TIG wants to be the sole umbrella for pro-EU, centre-ground politics in Britain, and make the biggest possible dent in Labour’s vote in a general election. Recently, a leaked TIG memo revealed its plans to cannibalise and destroy the Liberal Democrats, rather than seek any alliances with the party. But this creates a contradiction, as explained by the Financial Times:
“Change UK sees itself as a new political force. It doesn’t want to be tarnished by the image of the old Liberal Democrats, or the fringe elements of the Greens. And it certainly doesn’t want to work with the Labour party, which most of its MPs came from.
“The problem for Change UK is that failure to do well in the European elections will kill off the party and any hope of shaking up Westminster politics. While the pro-Brexit vote appears to have coalesced around Nigel Farage’s new Brexit party...the Remainers are looking just as divided as they did in 2016.”
Despite making a second referendum its defining policy, TIG is willing to damage the performance of pro-EU parties in the European elections in the pursuit of its overarching objective: preventing a Corbyn government.
This further shows TIG’s cynicism: it only cares about stopping Brexit secondarily. This was already evident in Umunna’s initial opposition to a second referendum. The Blairites eventually coalesced around this demand primarily as a stick to beat Corbyn with.
Failed politics of the past
Allen unintentionally got to the nub in an interview with the Financial Times: “We’re a party that wants to stand and shake up Westminster politics...So we have to prove to people that we are a competent force.”
Between racist tweets, PR blunders, plummeting support, and a lack of any coherent platform, TIG has completely failed in this regard. But its incompetence is only a symptom of a deeper issue: nobody wants what it has to sell – namely, reheated Blairism.
The former-Labour MPs in TIG are irrevocably tarnished by their past, with their support for war, austerity and privatisation. The former Tories, for their part, are seen as traitors by largely-Brexiteer Tory members and supporters.
As a result, the new party has no social base. Notably, a number of TIG MPs (from both sides) faced no-confidence votes in their constituencies before they split.
Corbyn heading for Number 10
It is no accident that Tom Watson (in a rare moment of candour) described the TIG breakaway as “premature”. The more foresighted Blairite MPs recognise that their historic task is to prevent or bring down a left-wing Labour government, and that this is much better achieved by biding their time inside Labour, continuing to sabotage Corbyn from within.

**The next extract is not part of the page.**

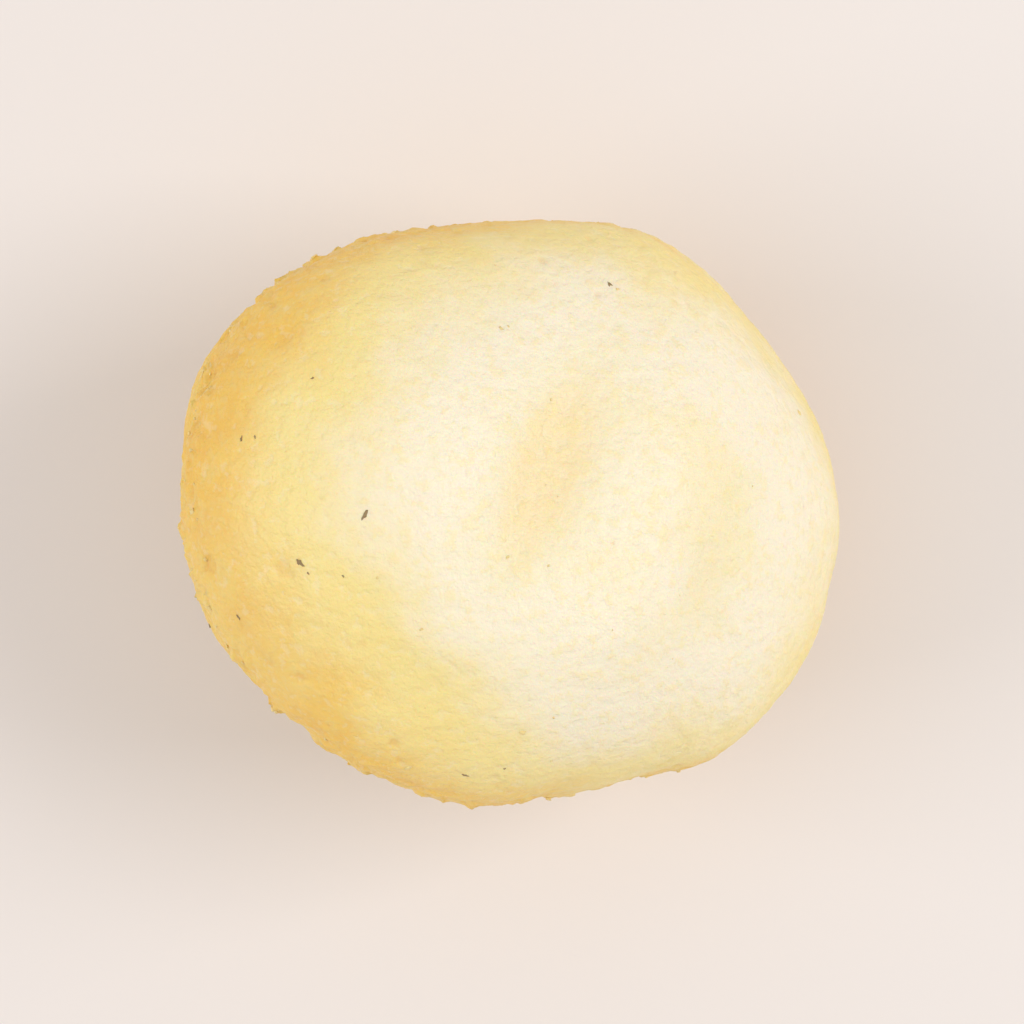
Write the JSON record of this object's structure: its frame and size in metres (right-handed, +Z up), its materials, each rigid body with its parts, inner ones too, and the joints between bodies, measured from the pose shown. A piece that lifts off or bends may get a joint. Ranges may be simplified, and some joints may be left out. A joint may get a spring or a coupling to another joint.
{
  "type": "shelled macadamia kernel",
  "caption": "Whole raw macadamia kernel out of its shell: a round cream seed with a smooth crown, a low chipped rim and a slightly narrower base, resting on a small flat spot.",
  "frame": {"origin": "bottom centre of the kernel's box, on the plane it rests on", "axes": "+Z up from the surface it lies on, +X along the longest way across, towards which the crown leans"},
  "size_m": [0.0218, 0.0192, 0.0178],
  "materials": {
    "kernel": "satin"
  },
  "bodies": {
    "root": {"kernel": "kernel"}
  },
  "joints": []
}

Should a left Labour government come to power, as looks increasingly likely, these careerists will cross the floor and split the party. But the time for this is not yet ripe.
The rolling disaster of Change UK is further proof that the liberal centre is totally rotten and collapsing. The crisis of capitalism has utterly discredited establishment politics on an international level – reflected in the breakdown of the EU and the Brexit impasse in Britain.
Despite all the efforts of the ruling class and media mouthpieces to sabotage the march forward, the Corbyn movement is moving inexorably towards Number 10.
It is imperative that rank-and-file Labour members move to send the rest of the Blairite saboteurs the way of their former colleagues who now reside in Change UK, before they have the chance to inflict further damage on our movement.